Salem was exactly what we were seeking: a person who is not involved in training but who expressed a passion for what libraries are, what they have been, and what they are becoming. While he was commenting via the audio portion of the program, a few of us noted via the typed chat that he seemed to be describing Oldenburg’s third place, and we actually suggested that to him. At that point, he corrected us by emphasizing that what he really loved was the sense of a place where he was surrounded by learning and the potential for learning, and that’s where we started translating his thoughts into something concrete for libraries and any other onsite or online community willing to use all the tech and human tools available to us.

“Maybe we’re looking at a ‘fourth place’: the educational community meeting place where members of the community gather,” I suggested via the typed chat.

“The interesting thing is that this ‘fourth place’ can be anywhere,” Hurst-Wahl immediately typed back. “It needs to be a ‘place’ where there are resources (people, books, computers, etc.) to connect people to the knowledge that they want to acquire.”

It didn’t take long for all of us to agree that this is an idea well worth nurturing and promoting, and Coleman had, before the live discussion ended, provided the refined fourth place definition with which we are working: “a community gathering place for social learning.” And while all of us were specifically thinking of the roles libraries could play as this sort of fourth place, it’s obvious to me that there’s room for fourth places of this level in almost any onsite or online setting where learners come and go, where they seek a community of support and a chance for Intersection-level exchanges, and where the place itself serves as and inspires communities of learning.

Curiosity, of course, compels us to immediately ask whether others have already toyed with the idea of a fourth Oldenburgesque place. The answer is yes, and one of them appears to have made its online debut just a month before we had our own Intersection moment: Richard Florida, author of The Rise of the Creative Class and other more recently published books, proposed his own version of a fourth place as a mixture of commerce and engagement. And writer-consultant Doug Fleener was actually five years ahead of us with a proposal of fourth place  as “a gathering place inside a store for customers who share a common interest in the products and services the retailer sells.”

So perhaps what we are working with are sub-sets of Oldenburg’s original third place—communities with specific interests. Or an entirely original version and description of the important places in our life. Or, perhaps with yet another nod to the brilliance of the entire Web 2.0 and Learning 2.0 phenomena, we’re looking at Place 4.0, and an acknowledgment that there is room for all three proposals described here: a series which begins with Place 4.1, Place 4.2, and Place 4.3, then continues with the infinite possibilities of places that are different, yet intrinsically connected to, what Oldenburg has set in motion.

Let’s see how many interesting Places this might take us or produce.

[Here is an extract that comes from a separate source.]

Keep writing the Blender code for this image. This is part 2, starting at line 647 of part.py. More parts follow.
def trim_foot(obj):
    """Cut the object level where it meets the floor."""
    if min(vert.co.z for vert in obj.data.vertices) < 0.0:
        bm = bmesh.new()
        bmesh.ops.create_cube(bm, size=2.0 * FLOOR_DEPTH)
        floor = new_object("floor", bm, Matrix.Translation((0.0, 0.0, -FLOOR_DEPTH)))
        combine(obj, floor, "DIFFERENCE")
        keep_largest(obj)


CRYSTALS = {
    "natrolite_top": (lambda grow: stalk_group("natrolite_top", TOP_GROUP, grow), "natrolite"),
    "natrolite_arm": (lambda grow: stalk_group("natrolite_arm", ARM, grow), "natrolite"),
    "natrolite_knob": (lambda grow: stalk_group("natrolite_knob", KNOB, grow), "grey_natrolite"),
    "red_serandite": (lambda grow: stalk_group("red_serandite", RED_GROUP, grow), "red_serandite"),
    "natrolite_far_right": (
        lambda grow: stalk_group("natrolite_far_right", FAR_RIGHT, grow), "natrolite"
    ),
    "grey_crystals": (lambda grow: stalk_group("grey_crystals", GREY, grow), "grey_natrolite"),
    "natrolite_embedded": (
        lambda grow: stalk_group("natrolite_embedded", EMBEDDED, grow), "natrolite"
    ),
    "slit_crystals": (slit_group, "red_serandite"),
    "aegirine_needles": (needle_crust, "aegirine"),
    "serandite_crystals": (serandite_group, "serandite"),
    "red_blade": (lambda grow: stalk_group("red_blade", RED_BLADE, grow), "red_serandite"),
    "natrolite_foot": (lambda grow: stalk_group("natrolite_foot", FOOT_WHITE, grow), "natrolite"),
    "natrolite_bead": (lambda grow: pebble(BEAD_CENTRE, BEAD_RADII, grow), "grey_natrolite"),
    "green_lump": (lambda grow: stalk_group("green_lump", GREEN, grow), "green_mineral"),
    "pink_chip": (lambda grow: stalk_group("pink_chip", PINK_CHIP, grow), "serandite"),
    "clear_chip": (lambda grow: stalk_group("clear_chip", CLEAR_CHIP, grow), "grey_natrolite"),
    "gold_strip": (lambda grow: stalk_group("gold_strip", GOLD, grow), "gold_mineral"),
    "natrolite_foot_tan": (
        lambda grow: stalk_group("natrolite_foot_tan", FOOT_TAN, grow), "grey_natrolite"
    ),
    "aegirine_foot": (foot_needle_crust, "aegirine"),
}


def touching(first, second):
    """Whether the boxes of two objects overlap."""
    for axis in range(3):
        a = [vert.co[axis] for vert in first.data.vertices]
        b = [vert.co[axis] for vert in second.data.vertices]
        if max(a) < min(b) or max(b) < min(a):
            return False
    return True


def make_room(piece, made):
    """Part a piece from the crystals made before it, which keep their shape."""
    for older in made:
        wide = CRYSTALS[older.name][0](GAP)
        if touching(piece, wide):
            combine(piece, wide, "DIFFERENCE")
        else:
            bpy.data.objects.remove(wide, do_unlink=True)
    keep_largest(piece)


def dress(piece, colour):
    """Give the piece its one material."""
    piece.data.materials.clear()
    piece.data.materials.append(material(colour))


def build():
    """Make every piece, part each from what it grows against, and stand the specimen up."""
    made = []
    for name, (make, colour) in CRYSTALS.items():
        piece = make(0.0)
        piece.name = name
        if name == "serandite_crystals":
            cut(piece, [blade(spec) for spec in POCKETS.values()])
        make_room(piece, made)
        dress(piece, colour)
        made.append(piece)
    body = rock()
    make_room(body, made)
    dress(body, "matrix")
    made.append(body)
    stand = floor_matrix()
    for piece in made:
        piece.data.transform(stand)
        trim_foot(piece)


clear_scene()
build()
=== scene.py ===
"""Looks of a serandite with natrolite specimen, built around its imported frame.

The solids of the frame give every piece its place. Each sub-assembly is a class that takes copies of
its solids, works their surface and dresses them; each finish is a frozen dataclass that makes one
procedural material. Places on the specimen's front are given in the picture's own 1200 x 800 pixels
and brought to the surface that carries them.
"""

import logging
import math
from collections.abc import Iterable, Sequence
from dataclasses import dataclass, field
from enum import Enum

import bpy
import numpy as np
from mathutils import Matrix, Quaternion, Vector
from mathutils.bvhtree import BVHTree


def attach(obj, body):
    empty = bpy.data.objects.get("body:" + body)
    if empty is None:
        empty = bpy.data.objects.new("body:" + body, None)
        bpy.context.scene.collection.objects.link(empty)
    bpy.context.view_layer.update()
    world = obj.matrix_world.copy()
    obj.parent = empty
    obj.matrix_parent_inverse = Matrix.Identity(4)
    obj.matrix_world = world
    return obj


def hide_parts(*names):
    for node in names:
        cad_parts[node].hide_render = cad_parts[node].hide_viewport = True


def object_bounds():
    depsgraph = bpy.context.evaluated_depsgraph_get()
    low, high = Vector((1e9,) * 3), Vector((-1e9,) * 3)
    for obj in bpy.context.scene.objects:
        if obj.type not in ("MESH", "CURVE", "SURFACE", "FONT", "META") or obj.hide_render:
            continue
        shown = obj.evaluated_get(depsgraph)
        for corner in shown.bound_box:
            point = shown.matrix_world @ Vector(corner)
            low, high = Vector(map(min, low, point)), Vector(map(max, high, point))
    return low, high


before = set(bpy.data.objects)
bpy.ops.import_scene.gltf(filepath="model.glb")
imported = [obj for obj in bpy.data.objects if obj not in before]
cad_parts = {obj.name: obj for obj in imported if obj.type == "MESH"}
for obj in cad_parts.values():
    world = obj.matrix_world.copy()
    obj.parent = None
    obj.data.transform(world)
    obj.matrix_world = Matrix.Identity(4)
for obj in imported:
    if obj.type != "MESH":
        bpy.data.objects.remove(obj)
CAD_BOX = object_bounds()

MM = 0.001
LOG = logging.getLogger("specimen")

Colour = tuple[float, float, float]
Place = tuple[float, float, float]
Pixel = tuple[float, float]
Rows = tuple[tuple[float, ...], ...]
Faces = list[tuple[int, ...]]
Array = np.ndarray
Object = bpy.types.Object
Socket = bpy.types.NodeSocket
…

Updates: Jill Hurst-Wahl, on August 17, 2010, has continued the conversation on her Digitization 101 blog (at http://hurstassociates.blogspot.com/2010/08/community-collaboration-and-learning.html).


E-Learning Innovations, Lori Reed, and Destination Learning

January 28, 2010

We seem, in many ways, to be in a training-teaching-learning renaissance. The stunning burst of creativity among workplace learning and performance practitioners—what we colloquially and inadequately call “trainers”—is virtually nonstop, exhilarating, and just plain fun to watch.

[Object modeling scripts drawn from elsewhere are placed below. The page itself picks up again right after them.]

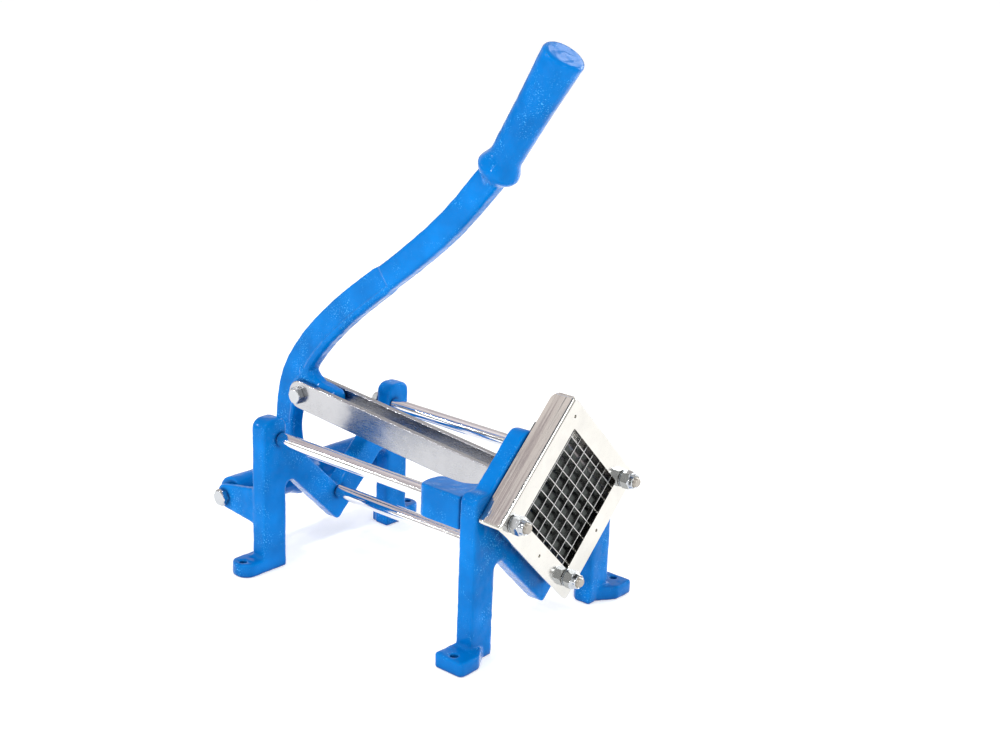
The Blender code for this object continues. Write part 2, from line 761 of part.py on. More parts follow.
def grip(paint):
    """The collar's bulge, which starts inside the arm, the neck, and the grip that swells to its flat end."""
    half = COLLAR_LENGTH / 2
    end = half + GRIP_LENGTH
    profile = []
    for step in range(9):
        share = step / 4 - 1
        foot = ARM_NECK_WIDTH / 2 - ARM_EDGE if share < 0 else GRIP_START_RADIUS
        bulge = (COLLAR_RADIUS - foot) * math.cos(share * math.pi / 2) ** 2
        profile.append((foot + bulge, half * share))
    profile.append((GRIP_MIDDLE_RADIUS, half + GRIP_LENGTH / 2))
    profile.append((GRIP_END_RADIUS, end - GRIP_END_ROUND))
    for angle in (math.radians(45), math.radians(90)):
        inset = GRIP_END_ROUND * (1 - math.cos(angle))
        profile.append((GRIP_END_RADIUS - inset, end - GRIP_END_ROUND * (1 - math.sin(angle))))
    direction = (math.cos(GRIP_PITCH), 0, math.sin(GRIP_PITCH))
    return turned("grip", [(round_section(r), h) for r, h in profile], COLLAR, direction, paint=paint)


def lever(paint):
    """The arm with its panel sunk into the near face, and then all that stands proud of it."""
    path = arm_path()
    outline = arm_outline(path, 0, 1, arm_half_width, arm_half_width)
    piece = prism("lever", outline, "Y", -ARM_FACE, ARM_FACE, ARM_EDGE, paint)
    cut(piece, panel(path))
    web = [(CRANK + Vector((run, 0, rise)) * CRANK_RISE).xz for run, rise in CRANK_WEB_SHARES]
    web_outline = rounded([(*point, CRANK_WEB_ROUND) for point in web])
    web_face = ARM_FACE - FIT_GAP
    join(piece, prism("web", web_outline, "Y", -web_face, web_face, ARM_EDGE, edge_steps=1))
    near_half = [(round_section(r), -h) for r, h in hub_profile()]
    far_half = [(section, -h) for section, h in reversed(near_half)]
    hub = turned("hub", near_half + far_half, PIVOT, (0, 1, 0))
    face = Vector((0, BOSS_FACE, 0))
    boss = rod("boss", CRANK_BOSS_RADIUS, CRANK - face, CRANK + face, HUB_END_EDGE)
    join(piece, hub, boss, grip(paint))
    pivot_bore = through(STUD_HOLE_RADIUS, (PIVOT.x, PIVOT.z), "Y", -HUB_END, HUB_END)
    crank_bore = through(STUD_HOLE_RADIUS, (CRANK.x, CRANK.z), "Y", -BOSS_FACE, BOSS_FACE)
    cut(piece, pivot_bore, crank_bore)
    return piece


def panel(path):
    """A cutter for the shallow panel: open at the arm's rear edge, with a ridge left ahead of it."""
    outline = arm_outline(
        path,
        PANEL_ROOT_SHARE,
        PANEL_END_SHARE + PANEL_STEP_SHARE,
        lambda share: arm_half_width(share) + OVERRUN,
        lambda share: PANEL_RIDGE_OFFSET,
    )
    return prism("panel", outline, "Y", -ARM_FACE - OVERRUN, PANEL_DEPTH - ARM_FACE)


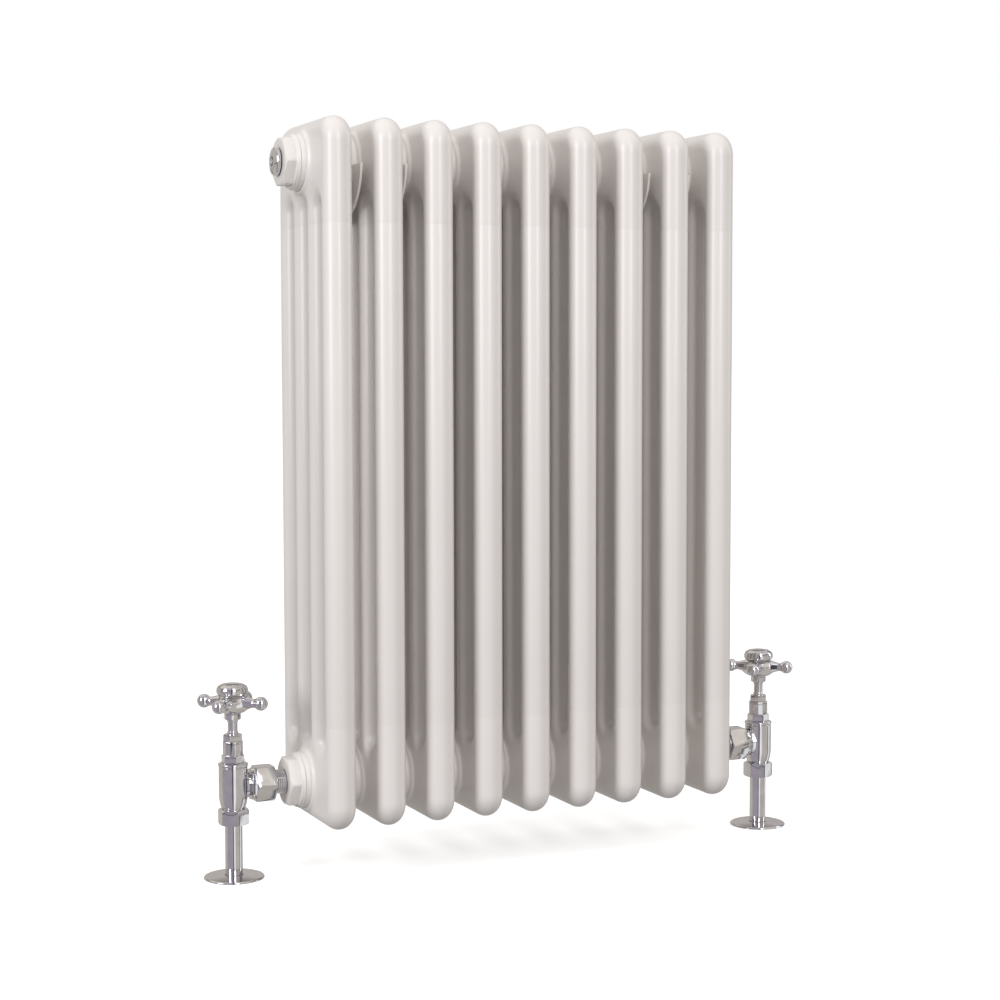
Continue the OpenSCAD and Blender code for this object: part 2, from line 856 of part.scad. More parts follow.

Experimentation with ways to deliver effective online learning is abundant, and Lori Reed, a close colleague and cherished co-writer who serves as Learning & Development Coordinator for Charlotte Mecklenburg Library (among other things), has just provided another wonderful example of where we might and should be going.

Like Beth Harris and Steven Zucker at Smarthistory.org, Reed has started with a blog and innovatively manipulated it to create a visually attractive and dynamic website (“Destination Learning”) offering numerous learning opportunities which are available to us at the moment we need them and in a format which makes them incredibly easy to navigate.

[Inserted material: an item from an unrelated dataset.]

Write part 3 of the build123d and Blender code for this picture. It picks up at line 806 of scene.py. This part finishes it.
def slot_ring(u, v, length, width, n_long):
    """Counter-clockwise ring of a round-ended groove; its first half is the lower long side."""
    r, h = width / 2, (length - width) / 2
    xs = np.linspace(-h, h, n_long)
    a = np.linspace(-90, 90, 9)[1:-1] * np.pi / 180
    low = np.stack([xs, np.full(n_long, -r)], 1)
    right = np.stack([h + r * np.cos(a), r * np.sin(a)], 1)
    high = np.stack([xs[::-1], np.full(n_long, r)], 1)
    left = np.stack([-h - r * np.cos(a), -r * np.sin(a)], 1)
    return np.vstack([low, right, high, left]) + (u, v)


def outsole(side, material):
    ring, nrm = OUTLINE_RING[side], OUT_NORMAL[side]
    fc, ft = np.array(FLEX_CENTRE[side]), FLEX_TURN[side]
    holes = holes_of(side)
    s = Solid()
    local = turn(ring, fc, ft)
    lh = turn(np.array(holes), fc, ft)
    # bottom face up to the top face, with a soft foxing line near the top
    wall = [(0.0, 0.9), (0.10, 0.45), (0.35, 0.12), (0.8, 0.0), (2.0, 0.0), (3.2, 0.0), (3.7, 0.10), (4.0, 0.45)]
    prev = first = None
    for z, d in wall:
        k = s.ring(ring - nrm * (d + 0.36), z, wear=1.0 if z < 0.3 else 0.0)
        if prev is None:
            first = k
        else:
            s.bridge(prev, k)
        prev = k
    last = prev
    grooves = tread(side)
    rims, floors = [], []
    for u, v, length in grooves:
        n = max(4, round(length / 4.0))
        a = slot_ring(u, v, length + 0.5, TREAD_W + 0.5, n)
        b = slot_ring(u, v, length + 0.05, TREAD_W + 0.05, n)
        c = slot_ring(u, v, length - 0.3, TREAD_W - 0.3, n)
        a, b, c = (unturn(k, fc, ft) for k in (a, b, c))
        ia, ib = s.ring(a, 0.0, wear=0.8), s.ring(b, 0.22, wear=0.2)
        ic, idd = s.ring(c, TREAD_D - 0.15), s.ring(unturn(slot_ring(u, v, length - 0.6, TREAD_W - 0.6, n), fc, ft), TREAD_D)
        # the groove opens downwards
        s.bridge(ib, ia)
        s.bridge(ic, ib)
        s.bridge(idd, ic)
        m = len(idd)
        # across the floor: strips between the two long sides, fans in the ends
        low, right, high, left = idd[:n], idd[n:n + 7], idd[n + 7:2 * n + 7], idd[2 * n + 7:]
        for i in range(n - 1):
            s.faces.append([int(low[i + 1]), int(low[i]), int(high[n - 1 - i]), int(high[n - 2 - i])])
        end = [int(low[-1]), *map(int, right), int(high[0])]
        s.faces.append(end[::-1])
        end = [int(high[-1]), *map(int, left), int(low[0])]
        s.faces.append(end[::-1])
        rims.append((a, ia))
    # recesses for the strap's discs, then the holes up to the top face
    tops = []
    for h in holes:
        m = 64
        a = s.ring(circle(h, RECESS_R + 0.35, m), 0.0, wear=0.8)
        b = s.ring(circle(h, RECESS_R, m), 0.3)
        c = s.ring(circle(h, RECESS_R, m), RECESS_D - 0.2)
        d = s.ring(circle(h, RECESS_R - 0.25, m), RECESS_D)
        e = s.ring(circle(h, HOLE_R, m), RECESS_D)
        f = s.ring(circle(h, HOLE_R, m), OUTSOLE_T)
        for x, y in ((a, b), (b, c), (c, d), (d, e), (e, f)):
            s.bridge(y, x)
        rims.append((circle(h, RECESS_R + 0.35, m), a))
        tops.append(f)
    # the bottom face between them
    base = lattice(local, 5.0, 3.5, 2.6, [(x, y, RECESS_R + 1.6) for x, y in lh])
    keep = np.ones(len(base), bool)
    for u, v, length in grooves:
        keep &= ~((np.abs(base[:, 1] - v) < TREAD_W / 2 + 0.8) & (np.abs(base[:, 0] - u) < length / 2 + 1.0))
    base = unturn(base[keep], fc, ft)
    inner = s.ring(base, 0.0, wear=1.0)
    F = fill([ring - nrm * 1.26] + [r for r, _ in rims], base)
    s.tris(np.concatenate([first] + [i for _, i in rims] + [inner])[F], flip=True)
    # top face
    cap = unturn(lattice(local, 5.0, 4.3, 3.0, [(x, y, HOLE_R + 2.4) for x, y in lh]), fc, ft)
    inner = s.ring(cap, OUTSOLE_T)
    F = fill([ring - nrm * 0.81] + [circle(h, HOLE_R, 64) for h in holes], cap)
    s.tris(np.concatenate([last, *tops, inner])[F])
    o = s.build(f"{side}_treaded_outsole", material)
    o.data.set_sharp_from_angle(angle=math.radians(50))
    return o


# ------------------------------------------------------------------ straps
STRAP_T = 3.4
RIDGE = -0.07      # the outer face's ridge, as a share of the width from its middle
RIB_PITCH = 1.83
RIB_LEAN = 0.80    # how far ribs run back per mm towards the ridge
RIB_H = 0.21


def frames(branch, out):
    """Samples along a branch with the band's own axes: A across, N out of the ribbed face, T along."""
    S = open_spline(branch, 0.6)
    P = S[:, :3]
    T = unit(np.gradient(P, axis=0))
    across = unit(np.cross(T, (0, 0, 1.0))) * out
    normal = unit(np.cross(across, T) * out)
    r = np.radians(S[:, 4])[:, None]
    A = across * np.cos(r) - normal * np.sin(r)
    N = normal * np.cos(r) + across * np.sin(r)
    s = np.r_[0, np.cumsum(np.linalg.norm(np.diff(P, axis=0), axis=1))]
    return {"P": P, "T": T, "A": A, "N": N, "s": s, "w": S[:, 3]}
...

If you’re looking for well reasoned and heartfelt writing—the centerpiece of any great blog–she consistently meets your expectations by delivering pieces like her introductory posting on the new site, where she considers her transition from thinking and working on training to “focusing more on the end result—performance and answering the question of how…we improve the services and quality of service we provide to our customers.”

Those in search of other training-teaching-learning resources will find plenty on her Curriculum Vitae page, where links to published articles, educational presentations, and webinars are included among the standard background information about her own skills and expertise.

But what is most innovative here is something rarely seen on blogs, which often become dumping grounds rather than useable repositories of retrievable resource because of inconsistent or non-existent tagging or other clues as to what resides within the site. Reed’s archives begin with the sort of admirably simple and user-centric set of explanations great trainers provide:

“Categories are sorted alphabetically.

“Hierarchical categories are grouped and indented under their parent category.

“Reports are listed once only, under the category they are first shown.

“A count (in brackets) is given of comments received against individual reports.

“The number of reports under each category is given (in brackets) after each category name. “Reports may be filed under more than one category and are included in the total for all categories under which they are filed, but are not included in a parent category’s total.”

We then find ourselves on familiar ground via an alphabetized index, by category, to every piece posted on the blog. If we are looking for articles about customer service, we easily find them grouped under that heading. The same is true for “instructional design,” “learning,” “learning 2.0,” “online learning,” and a variety of other topics. Simply clicking on any of those headings leads you to the titles of various articles she has written on those topics, and each title provides a direct link to the individual piece.

What we have here, therefore, is the same sort of creative hybrid available on the Smart History website: a living, constantly evolving, and free-ranging combination of a traditional printed work on a broad topic; a wiki (via readers’ comments); a blog; and a knowledge management system providing learning opportunities at the moment of need. In other words, a masterful lesson by a master trainer on how to master the organization of information in a compelling and assessable fashion for all trainer-teacher-learners.

Let’s see how long it takes the rest of us to catch up.